= Exercise goal =
Take the data below and repeat it exactly.

= Information shown =
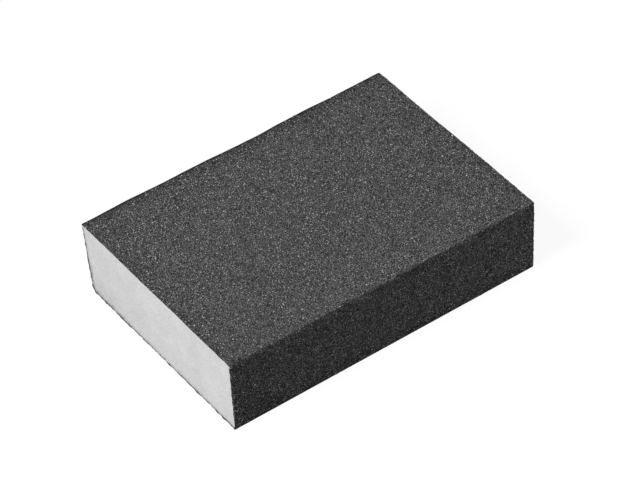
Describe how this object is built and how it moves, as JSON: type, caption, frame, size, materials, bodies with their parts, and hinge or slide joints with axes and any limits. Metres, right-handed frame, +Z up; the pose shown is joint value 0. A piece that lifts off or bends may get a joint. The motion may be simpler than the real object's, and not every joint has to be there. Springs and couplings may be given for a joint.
{
  "type": "sanding sponge",
  "caption": "Rectangular foam hand block with a dark grit coat bonded round its long sides and bare foam on its cut ends.",
  "frame": {"origin": "middle of the underside, the face that the block lies on", "axes": "+X along the block from one cut end to the other, +Y across it towards the back, +Z up to the top face"},
  "size_m": [0.1, 0.07, 0.024],
  "materials": {
    "foam": "matt, fine closed cells, cut with a blade",
    "grit_coat": "mineral grit in dark resin, rough with small glints"
  },
  "bodies": {
    "root": {"foam_block": "foam", "abrasive_coat": "grit_coat"}
  },
  "joints": []
}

= Exercise output =
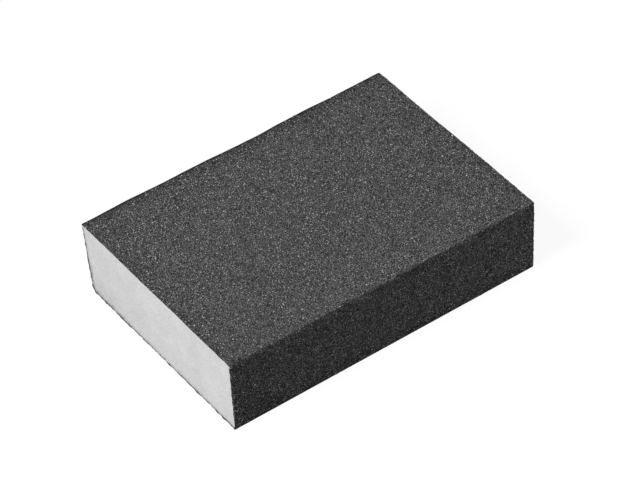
Describe how this object is built and how it moves, as JSON: type, caption, frame, size, materials, bodies with their parts, and hinge or slide joints with axes and any limits. Metres, right-handed frame, +Z up; the pose shown is joint value 0. A piece that lifts off or bends may get a joint. The motion may be simpler than the real object's, and not every joint has to be there. Springs and couplings may be given for a joint.
{
  "type": "sanding sponge",
  "caption": "Rectangular foam hand block with a dark grit coat bonded round its long sides and bare foam on its cut ends.",
  "frame": {"origin": "middle of the underside, the face that the block lies on", "axes": "+X along the block from one cut end to the other, +Y across it towards the back, +Z up to the top face"},
  "size_m": [0.1, 0.07, 0.024],
  "materials": {
    "foam": "matt, fine closed cells, cut with a blade",
    "grit_coat": "mineral grit in dark resin, rough with small glints"
  },
  "bodies": {
    "root": {"foam_block": "foam", "abrasive_coat": "grit_coat"}
  },
  "joints": []
}